The journalist was arrested in his hometown, Tashkent, and placed in detention in Samarkand after a woman accused him of extorting US$10,000 from a businessman. Although the woman withdrew her accusation, saying she had been coerced, authorities refused to release the journalist, Saiid's lawyer, Ruhiddin Komilov, told CPJ at the time. In March 2009, regional authorities announced that new witnesses had come forward to accuse Saiid of extortion. Authorities also said that several farmers had accused him of using their signatures to create fraudulent court papers.

Saiid was charged with extortion and forgery. CPJ, along with several other international human rights and press freedom groups, determined the charges were fabricated in retaliation for his journalism. Before his arrest, Saiid reported on official abuses against farmers for the independent regional news website Voice of Freedom as well as for a number of local publications.

At Saiid's trial, the farmers told the court they had been pressured by prosecutors to testify against Saiid, Ferghana News reported. Their statements were ignored in what was one of several irregularities reported during the proceedings. Komilov said that authorities failed to notify him of a number of important hearing dates. When a regional court convicted and sentenced Saiid in July 2009, in a closed-door hearing, the journalist's lawyer and family were not present.

In November 2009, the journalist's wife and 6-year-old daughter were killed in a car accident on their way to visit him in prison, regional press reports said. Authorities rejected Saiid's 2011 application for amnesty, citing alleged violations of penal colony rules, Uznews reported.

Based on findings by CPJ and other groups, lawyers with the Washington-based advocacy group Freedom Now filed a March 2012 complaint with the U.N. Human Rights Committee, contesting Saiid's imprisonment and calling for his release. The case is pending.

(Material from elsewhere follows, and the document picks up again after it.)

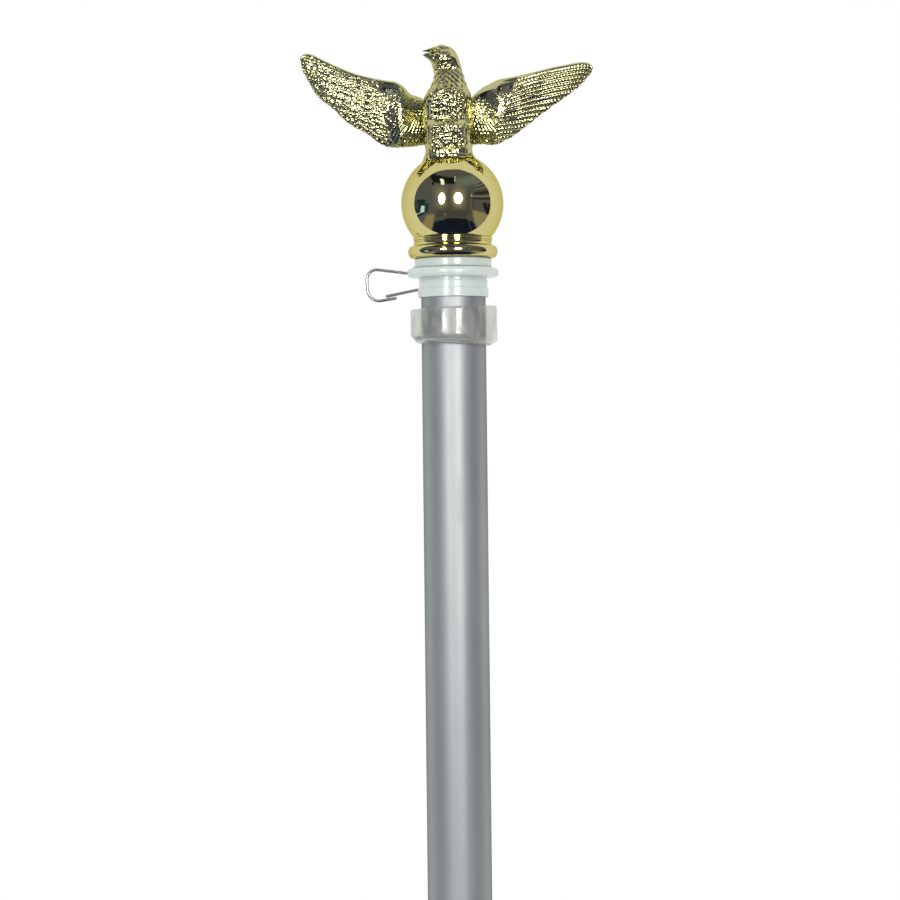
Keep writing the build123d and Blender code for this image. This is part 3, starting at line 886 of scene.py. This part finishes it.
def body_form(around, up):
    table = np.array(STATIONS)
    index = np.arange(len(table))
    s = up * (len(table) - 1 + BASE_CAP) - BASE_CAP
    level = np.clip(s, 0, None)
    z, left, right, front, back, square = (smooth_through(level, index, row) for row in table.T)
    turn = 2 * np.pi * around
    c, d = np.cos(turn), np.sin(turn)
    lean = np.interp(level, [0, 3, 5, 9, 11], [0, 0.3, 1.0, 1.4, 0])
    x = (left + right) / 2 + (right - left) / 2 * np.sign(c) * np.abs(c) ** square
    x = x + lean * np.clip(d, -1, 0)
    y = (front + back) / 2 + (back - front) / 2 * np.sign(d) * np.abs(d) ** square
    shrink = np.clip(1 + s / BASE_CAP, 0, 1)
    x, y = x * shrink, y * shrink
    on_ball = np.sqrt(np.clip(SEAT_RADIUS**2 - x**2 - y**2, 0, None))
    hem = 1 - step_up(level, 0.0, 2.4)
    z = z * (1 - hem) + on_ball * hem
    return x, y, z


print("body from", STATIONS[0][0], "to", STATIONS[-1][0], "mm above the ball's centre")

# %% [markdown]
# ### Eye and feathers of the body
# The relief is pebbles on the breast and belly, pointed scales up the neck, slim feathers on the
# flanks, a dappled cheek, a knotted band above the hem, and the eye: a rim, a lid and a round
# pupil. The eye is drawn with distances from ovals, which give a raised line of even width.

# %% Eye and feathers of the body


def oval(x, z, centre_x, centre_z, half_x, half_z, tilt=0.0):
    """Distance from an oval's line, in mm, negative inside."""
    c, s = math.cos(tilt), math.sin(tilt)
    a, b = (x - centre_x) * c + (z - centre_z) * s, (z - centre_z) * c - (x - centre_x) * s
    return (np.hypot(a / half_x, b / half_z) - 1) * min(half_x, half_z)


def eye_relief(x, z):
    rim = oval(x, z, -2.7, 60.9, 3.3, 1.3, -0.10)
    lid = oval(x, z, -3.2, 60.0, 3.0, 1.7, -0.06)
    pupil = np.hypot(x + 4.7, z - 61.1)
    height = 0.34 * np.exp(-((rim / 0.30) ** 2)) - 0.30 * step_up(-rim, 0.0, 0.4)
    height += 0.26 * np.exp(-((lid / 0.26) ** 2)) * step_up(-z, -60.0, -59.2)
    height += 0.80 * np.sqrt(np.clip(1 - (pupil / 0.80) ** 2, 0, 1))
    behind_pupil = step_up(-rim, 0.1, 0.4) * step_up(x, -3.9, -3.5)
    height += 0.42 * beads(x, z - 60.3, 0.9, 1.1, 0.2, 0, 31) * behind_pupil
    return height


def body_relief(x, y, z, normal):
    facing = step_up(np.abs(normal[:, 1]), 0.35, 0.75)
    side = x + 1.6
    turn = np.arctan2(side, -y * np.sign(-normal[:, 1] + 1e-9)) * 9.0

    # Pebbles on the breast and belly, and a column of them between the two.
    breast = step_up(z, 32.3, 33.6) * (1 - step_up(z, 44.0, 47.5))
    belly = step_up(z, 20.6, 21.4) * (1 - step_up(z, 29.6, 30.6))
    middle = facing * (1 - step_up(np.abs(side), 6.0, 7.2))
    pebbles = beads(x, z, 1.42, 1.42, 0.8, 1, 41, 0.60)
    height = middle * (breast + belly) * 0.70 * pebbles
    waist = step_up(z, 29, 31) * (1 - step_up(z, 32, 34))
    column = (1 - step_up(np.abs(x + 1.2), 1.8, 2.8)) * facing * waist
    height += column * 0.6 * pebbles

    # Pointed scales up the neck, dented between.
    chevron = z + 0.95 * np.abs(x + 1.9)
    neck = step_up(z, 43.5, 46.0) * (1 - step_up(z, 53.5, 55.5))
    away, own = grains(turn * 0.9, chevron, 1.75, 2.2, 0.30, 1, 42)
    dent = (1 - step_up(away, 0.10, 0.36)) * (0.5 + 0.5 * own)
    height -= 0.42 * neck * dent
    height += 0.10 * neck * np.cos(2 * np.pi * chevron / 2.2)

    # Slim feathers on the flanks.
    flank = (1 - neck) * (1 - middle) * step_up(z, 20, 23) * (1 - step_up(z, 46, 50))
    away, own = grains(turn, z + 0.6 * np.abs(side), 1.25, 3.0, 0.5, 1, 43)
    height += flank * 0.28 * (1 - step_up(away, 0.2, 0.6)) * own

    # A dappled cheek, a knotted band above the hem, and the eye.
    dapple = beads(x, z, 1.0, 1.0, 0.9, 1, 44)
    cheek = step_up(z, 53.2, 54.4) * (1 - step_up(z, 56.8, 58.0))
    height += 0.24 * dapple * cheek * (1 - step_up(np.abs(x + 2.6), 2.6, 4.0))
    knots = beads(turn, z, 1.7, 1.6, 0.5, 0, 45)
    band = step_up(z, 17.8, 18.6) * (1 - step_up(z, 20.4, 21.2))
    height += 0.36 * knots * band * (1 - step_up(np.abs(side), 7.0, 9.0))
    height += facing * eye_relief(x, z) * step_up(z, 56.5, 57.2)
    return height


eagle_body = wrapped_grid("eagle_body", 300, 290, body_form)
sculpt(eagle_body, body_relief)
cast_gold(eagle_body, BODY_GOLD)
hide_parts("eagle")

# %% [markdown]
# ### Beak
# Two mandibles stand a little apart. Each is a short curved cone, drawn as a stack of rings
# that shrink towards a hooked tip. They are pieces of their own, because the gap between them
# would be hard to press into the head's rounded sections.

# %% Beak


def mandible(name, spine, radii_z, radii_y):
    spine = np.array(spine, float)
    index = np.arange(len(spine))

    def form(around, up):
        s = up * (len(spine) - 1)
        columns = (*spine.T, radii_z, radii_y)
        x, y, z, high, wide = (smooth_through(s, index, column) for column in columns)
        turn = 2 * np.pi * around
        return x, y + wide * np.cos(turn), z + high * np.sin(turn)

    piece = wrapped_grid(name, 40, 40, form)
    cast_gold(piece, WING_GOLD)
    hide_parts("eagle")


mandible(
    "upper_beak",
    spine=[(-4.5, 3.0, 61.0), (-6.2, 2.7, 61.1), (-7.4, 2.5, 60.95), (-8.5, 2.4, 60.85),
           (-9.6, 2.3, 60.75), (-10.8, 2.2, 60.6), (-11.4, 2.2, 60.4)],
    radii_z=[0.1, 1.25, 1.0, 0.75, 0.48, 0.24, 0.0],
    radii_y=[0.1, 2.3, 1.9, 1.4, 0.9, 0.4, 0.0],
)
mandible(
    "lower_beak",
    spine=[(-4.5, 3.0, 57.0), (-6.3, 2.6, 57.3), (-7.7, 2.4, 57.9), (-8.9, 2.3, 58.55),
           (-10.0, 2.2, 58.85), (-10.8, 2.2, 59.0), (-11.1, 2.2, 59.05)],
    radii_z=[0.1, 2.5, 2.0, 1.32, 0.8, 0.28, 0.0],
    radii_y=[0.1, 2.6, 2.1, 1.5, 0.9, 0.35, 0.0],
)

# %% [markdown]
# ### Tail
# The tail folds down behind the ball. It is a short fan of five feathers, made as one flat
# cushion with a quill and barbs in relief on each feather, because the feathers are cast in one.

# %% Tail
TAIL_MIDDLE = 1.2
FEATHER_WIDTH = 2.9


def tail_form(around, down):
    front = around < 0.5
    t = np.where(front, around * 2, (1 - around) * 2)
    across = t * 2 - 1
    half_wide = smooth_through(down, [0, 0.3, 0.7, 0.92, 1.0], [4.5, 5.6, 7.0, 7.2, 6.6])
    middle_y = 6.5 + 14.2 * down - 0.8 * across**2
    middle_z = 29.5 - 18.6 * down - 1.2 * (1 - across**2) * down**4
    half = 1.35 * np.sqrt(np.clip(1 - across**4, 0, 1))
    half = half * np.sqrt(np.clip(1 - (2 * down - 1) ** 6, 0, 1))
    push = np.where(front, -half, half)
    return across * half_wide - TAIL_MIDDLE, middle_y + push * 0.80, middle_z + push * 0.60


def tail_relief(x, y, z, normal):
    quill = np.abs(((x + TAIL_MIDDLE) / FEATHER_WIDTH + 0.5) % 1 - 0.5)
    barbs = np.abs(np.sin(z * 2.1 + quill * 5))
    vane = 0.35 * (1 - step_up(quill, 0.30, 0.5))
    return vane + 0.10 * barbs + 0.2 * np.exp(-((quill / 0.07) ** 2))


tail = wrapped_grid("tail", 160, 120, tail_form)
sculpt(tail, tail_relief)
cast_gold(tail, WING_GOLD)
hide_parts("eagle")

# %% [markdown]
# ### Leaf behind the snap button
# The leaf is a bent strip of spring steel inside the joiner. One leg rests on the joiner's back
# wall and the other pushes the button out, and it gives way when the button is pressed.
# Its section is a rectangle with softened corners, drawn along a narrow U.

# %% Snap spring
leaf_low, leaf_high = (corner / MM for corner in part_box("snap_spring"))
leaf_wide = leaf_high.x - leaf_low.x
LEAF_THICK = 0.6
LEG_LENGTH = 10.0
NEARBY = 0.002       # the share of the path over which its direction is measured
ROUNDED_END = 0.004  # the share of the path over which an end closes
SQUARE = 0.25        # 1 would be an oval section, 0 a sharp rectangle


def leaf_path():
    """Down one leg, round the bend at the foot and up the other leg."""
    front, back = leaf_low.y + LEAF_THICK / 2, leaf_high.y - LEAF_THICK / 2
    foot, top = leaf_low.z + LEAF_THICK / 2, leaf_high.z
    knee = top - LEG_LENGTH
    down = [(0.0, top), (0.0, top - LEG_LENGTH / 2), (0.0, knee), (0.25, (knee + foot) / 2),
            (0.43, foot + 2.5), (0.5, foot)]
    back_up = [(1 - share, z) for share, z in down[-2::-1]]
    return [(front + (back - front) * share, z) for share, z in down + back_up]


def leaf_form(around, along):
    path = leaf_path()
    y, z = along_outline(along, path)
    ahead_y, ahead_z = along_outline(np.clip(along + NEARBY, 0, 1), path)
    behind_y, behind_z = along_outline(np.clip(along - NEARBY, 0, 1), path)
    run_y, run_z = ahead_y - behind_y, ahead_z - behind_z
    length = np.hypot(run_y, run_z)
    turn = 2 * np.pi * around
    end = np.clip(np.minimum(along, 1 - along) / ROUNDED_END, 0, 1)
    across = leaf_wide / 2 * np.sign(np.cos(turn)) * np.abs(np.cos(turn)) ** SQUARE * end
    thick = LEAF_THICK / 2 * np.sign(np.sin(turn)) * np.abs(np.sin(turn)) ** SQUARE * end
    return across, y - thick * run_z / length, z + thick * run_y / length - BALL.z / MM


snap_leaf = wrapped_grid("snap_spring_leaf", 24, 90, leaf_form)
snap_leaf.data.materials.append(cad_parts["snap_spring"].data.materials[0])
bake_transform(snap_leaf)
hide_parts("snap_spring")
print("leaf", len(snap_leaf.data.polygons), "faces")

# %% [markdown]
# ### Clear vinyl
# The stop collars are soft clear vinyl. It lets light through with little colour, and handling
# has scuffed it: fine scratches and a milky haze that is stronger in patches. Clean glass would
# almost vanish before the white ground, so the scuffs carry most of what is seen.

# %% Clear vinyl
vinyl, nodes, links, shader = new_material("clear_vinyl_collar")
place = nodes.new("ShaderNodeTexCoord").outputs["Object"]
shader.inputs["Base Color"].default_value = (0.84, 0.85, 0.81, 1)
shader.inputs["IOR"].default_value = 1.42
scuff = noise(nodes, links, place, scale=300, detail=6, stretch=(1, 1, 0.45))
clear = between(nodes, links, scuff, 0.93, 0.80, from_low=0.45, from_high=0.68)
links.new(clear, shader.inputs["Transmission Weight"])
haze = between(nodes, links, scuff, 0.06, 0.26, from_low=0.38, from_high=0.64)
links.new(haze, shader.inputs["Roughness"])
bump(nodes, links, shader, scuff, strength=0.16, distance=0.0002)
print(vinyl.name, "ready")

# %% [markdown]
# ### Stop collars
# A collar is one soft cup: a sleeve that grips the tube, a cone, and a wide cup with an open
# thin lip. It could be spun from its section, but a soft cup never sits quite square. So its
# section runs around the tube on a wrapped grid, which is sheared a little, sags on one side and
# has a wall that wavers by a few hundredths of a millimetre. Both collars share one function.

# %% Stop collars
COLLAR_OUTLINE = [
    # radius, height below the lip
    (12.78, -14.2), (14.38, -14.2), (14.60, -14.0), (17.0, -11.2), (17.1, -10.9), (17.1, -0.7),
    (16.95, -0.2), (16.6, 0.0), (16.2, 0.0), (16.1, -0.3), (16.1, -10.5), (16.0, -10.8),
    (13.8, -12.6), (13.5, -12.7), (12.78, -12.4), (12.78, -14.2),
]
COLLAR_TILT = 0.033


def collar(name, body, node):
    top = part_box(node)[1].z / MM - BALL.z / MM
    outline = np.array(COLLAR_OUTLINE)
    length = np.concatenate([[0], np.cumsum(np.hypot(*np.diff(outline, axis=0).T))])

    def form(section, around):
        radius = np.interp(section * length[-1], length, outline[:, 0])
        z = np.interp(section * length[-1], length, outline[:, 1])
        turn = 2 * np.pi * around
        cup = step_up(z, -12.4, -9.0)
        radius = radius + cup * (0.06 * np.cos(3 * turn + 0.7) + 0.05 * np.cos(5 * turn))
        x, y = radius * np.cos(turn), radius * np.sin(turn)
        lean = COLLAR_TILT * x * (2.2 * step_up(z, -15.0, -2.0) - 1.2)
        sag = 1.4 * step_up(x, 4.0, 16.0) * np.exp(-(((z + 11.4) / 1.6) ** 2))
        return x, y, top + z + lean - sag + 0.10 * cup * np.cos(4 * turn + 1.0)

    piece = wrapped_grid(name, 110, 160, form)
    piece.data.materials.append(vinyl)
    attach(piece, body)
    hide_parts(node)
    print(name, len(piece.data.polygons), "faces")


collar("top_collar_cup", "top_collar", "top_stop_collar")
collar("lower_collar_cup", "lower_collar", "lower_stop_collar")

In a handwritten note in January 2013 that he passed via his brother, during a prison visit, to a local rights activist, Saiid revealed details of his conditions in jail and pleaded for help. Saiid did not explicitly detail how he had suffered, but hinted that Uzbek and international laws against torture had been violated during his imprisonment.

On November 24, 2014, eight U.S. senators sent a public letter to President Islam Karimov, calling on him to release Saiid on humanitarian grounds.

In October 2015, CPJ called on U.S. Secretary of State John Kerry to call for the release of Saiid during his visit to the country. CPJ has not been able to determine where Saiid is being held or the status of his health in 2015.